## [THE REQUEST]
Please restate, exactly as written, the lines running from the beginning of the material through the line that has "rim = reach_of(outline)[order]" in it.

========

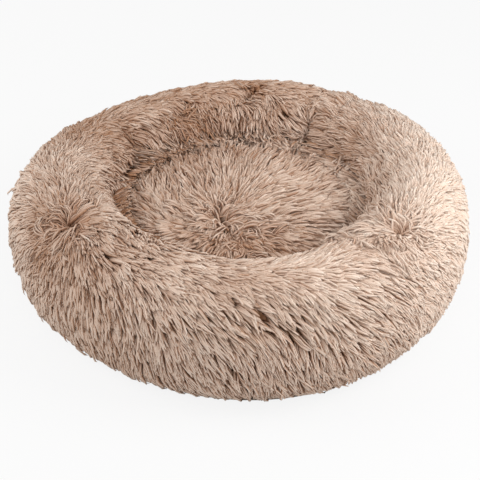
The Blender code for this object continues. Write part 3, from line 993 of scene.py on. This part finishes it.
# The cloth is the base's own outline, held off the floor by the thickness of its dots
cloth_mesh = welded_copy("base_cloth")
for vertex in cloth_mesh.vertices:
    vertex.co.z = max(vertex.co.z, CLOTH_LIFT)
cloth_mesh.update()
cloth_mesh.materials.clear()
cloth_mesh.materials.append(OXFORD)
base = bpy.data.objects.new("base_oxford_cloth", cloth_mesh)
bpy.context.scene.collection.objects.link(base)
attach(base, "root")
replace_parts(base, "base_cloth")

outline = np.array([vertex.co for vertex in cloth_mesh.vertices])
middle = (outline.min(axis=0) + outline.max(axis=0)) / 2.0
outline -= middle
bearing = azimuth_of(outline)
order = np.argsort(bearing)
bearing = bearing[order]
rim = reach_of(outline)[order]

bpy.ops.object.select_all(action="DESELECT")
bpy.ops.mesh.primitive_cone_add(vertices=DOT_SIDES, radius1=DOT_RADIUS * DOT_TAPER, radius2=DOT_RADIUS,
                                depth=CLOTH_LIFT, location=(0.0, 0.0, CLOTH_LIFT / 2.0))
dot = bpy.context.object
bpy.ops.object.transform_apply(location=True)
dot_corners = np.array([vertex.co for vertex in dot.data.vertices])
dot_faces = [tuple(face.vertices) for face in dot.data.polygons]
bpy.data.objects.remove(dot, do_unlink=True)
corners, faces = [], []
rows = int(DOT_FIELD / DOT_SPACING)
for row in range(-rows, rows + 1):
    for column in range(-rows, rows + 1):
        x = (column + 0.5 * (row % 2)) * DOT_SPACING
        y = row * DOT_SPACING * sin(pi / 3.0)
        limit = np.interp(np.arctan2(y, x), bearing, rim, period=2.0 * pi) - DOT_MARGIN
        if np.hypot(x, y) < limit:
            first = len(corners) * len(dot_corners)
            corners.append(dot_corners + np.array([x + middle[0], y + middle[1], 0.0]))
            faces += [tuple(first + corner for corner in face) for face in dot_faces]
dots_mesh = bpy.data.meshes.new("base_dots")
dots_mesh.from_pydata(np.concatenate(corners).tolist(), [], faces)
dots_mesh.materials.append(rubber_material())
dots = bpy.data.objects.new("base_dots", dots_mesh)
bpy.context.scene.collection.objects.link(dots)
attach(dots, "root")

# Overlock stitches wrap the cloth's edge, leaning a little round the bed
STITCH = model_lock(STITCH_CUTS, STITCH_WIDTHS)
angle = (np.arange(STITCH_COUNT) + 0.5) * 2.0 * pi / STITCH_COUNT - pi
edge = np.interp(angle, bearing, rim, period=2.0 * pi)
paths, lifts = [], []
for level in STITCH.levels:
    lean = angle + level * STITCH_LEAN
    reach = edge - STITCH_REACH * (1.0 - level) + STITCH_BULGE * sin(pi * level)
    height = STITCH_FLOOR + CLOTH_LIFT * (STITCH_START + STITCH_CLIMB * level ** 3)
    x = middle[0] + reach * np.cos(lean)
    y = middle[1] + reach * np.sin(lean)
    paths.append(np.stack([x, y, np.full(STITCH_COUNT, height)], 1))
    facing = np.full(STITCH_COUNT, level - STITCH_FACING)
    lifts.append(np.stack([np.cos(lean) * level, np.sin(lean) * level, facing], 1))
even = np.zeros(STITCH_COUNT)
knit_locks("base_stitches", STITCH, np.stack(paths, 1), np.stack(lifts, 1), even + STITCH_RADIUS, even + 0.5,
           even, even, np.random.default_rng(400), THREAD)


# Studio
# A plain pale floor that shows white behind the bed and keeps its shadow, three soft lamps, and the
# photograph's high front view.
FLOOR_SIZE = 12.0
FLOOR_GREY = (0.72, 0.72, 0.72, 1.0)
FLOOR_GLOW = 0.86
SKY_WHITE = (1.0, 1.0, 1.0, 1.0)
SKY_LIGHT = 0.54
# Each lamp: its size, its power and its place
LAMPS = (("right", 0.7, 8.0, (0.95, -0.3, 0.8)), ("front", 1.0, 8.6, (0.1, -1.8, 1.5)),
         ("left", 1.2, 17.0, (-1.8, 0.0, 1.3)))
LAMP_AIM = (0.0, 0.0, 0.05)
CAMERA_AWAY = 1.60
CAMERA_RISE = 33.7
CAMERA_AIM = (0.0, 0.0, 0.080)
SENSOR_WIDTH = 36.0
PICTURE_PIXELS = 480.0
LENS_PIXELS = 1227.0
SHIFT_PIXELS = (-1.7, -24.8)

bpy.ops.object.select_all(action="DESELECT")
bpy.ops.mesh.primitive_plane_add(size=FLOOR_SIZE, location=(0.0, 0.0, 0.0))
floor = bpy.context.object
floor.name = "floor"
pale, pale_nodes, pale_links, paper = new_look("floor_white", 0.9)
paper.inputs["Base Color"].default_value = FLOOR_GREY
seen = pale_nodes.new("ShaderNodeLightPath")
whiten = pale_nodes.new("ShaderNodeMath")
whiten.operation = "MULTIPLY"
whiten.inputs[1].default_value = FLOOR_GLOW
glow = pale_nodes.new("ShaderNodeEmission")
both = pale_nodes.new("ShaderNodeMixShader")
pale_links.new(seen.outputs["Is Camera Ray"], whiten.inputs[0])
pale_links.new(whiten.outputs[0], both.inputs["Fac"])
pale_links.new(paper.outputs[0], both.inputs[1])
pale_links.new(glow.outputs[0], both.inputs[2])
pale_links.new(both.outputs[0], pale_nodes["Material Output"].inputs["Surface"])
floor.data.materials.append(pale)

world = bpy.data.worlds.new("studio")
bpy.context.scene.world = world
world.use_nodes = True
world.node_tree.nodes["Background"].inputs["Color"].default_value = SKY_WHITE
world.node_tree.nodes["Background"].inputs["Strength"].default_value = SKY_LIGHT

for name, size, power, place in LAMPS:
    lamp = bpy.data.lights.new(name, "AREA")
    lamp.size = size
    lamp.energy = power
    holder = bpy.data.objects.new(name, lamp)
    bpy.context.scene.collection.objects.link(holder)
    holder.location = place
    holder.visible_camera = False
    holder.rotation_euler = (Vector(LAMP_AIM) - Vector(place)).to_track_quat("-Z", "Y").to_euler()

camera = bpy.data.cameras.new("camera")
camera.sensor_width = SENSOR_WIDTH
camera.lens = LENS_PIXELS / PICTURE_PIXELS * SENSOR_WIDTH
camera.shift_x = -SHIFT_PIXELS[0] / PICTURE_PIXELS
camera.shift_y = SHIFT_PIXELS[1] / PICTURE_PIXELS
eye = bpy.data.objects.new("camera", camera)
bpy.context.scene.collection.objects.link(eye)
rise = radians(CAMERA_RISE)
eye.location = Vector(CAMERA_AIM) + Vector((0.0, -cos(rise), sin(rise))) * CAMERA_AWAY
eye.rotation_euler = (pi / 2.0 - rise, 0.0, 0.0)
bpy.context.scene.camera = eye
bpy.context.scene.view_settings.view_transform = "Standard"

========

## [FULL ANSWER]
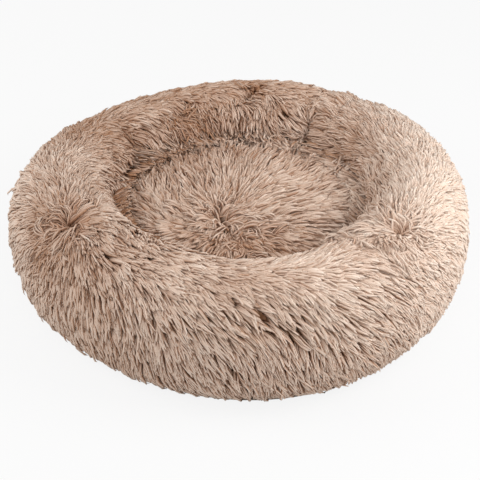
The Blender code for this object continues. Write part 3, from line 993 of scene.py on. This part finishes it.
# The cloth is the base's own outline, held off the floor by the thickness of its dots
cloth_mesh = welded_copy("base_cloth")
for vertex in cloth_mesh.vertices:
    vertex.co.z = max(vertex.co.z, CLOTH_LIFT)
cloth_mesh.update()
cloth_mesh.materials.clear()
cloth_mesh.materials.append(OXFORD)
base = bpy.data.objects.new("base_oxford_cloth", cloth_mesh)
bpy.context.scene.collection.objects.link(base)
attach(base, "root")
replace_parts(base, "base_cloth")

outline = np.array([vertex.co for vertex in cloth_mesh.vertices])
middle = (outline.min(axis=0) + outline.max(axis=0)) / 2.0
outline -= middle
bearing = azimuth_of(outline)
order = np.argsort(bearing)
bearing = bearing[order]
rim = reach_of(outline)[order]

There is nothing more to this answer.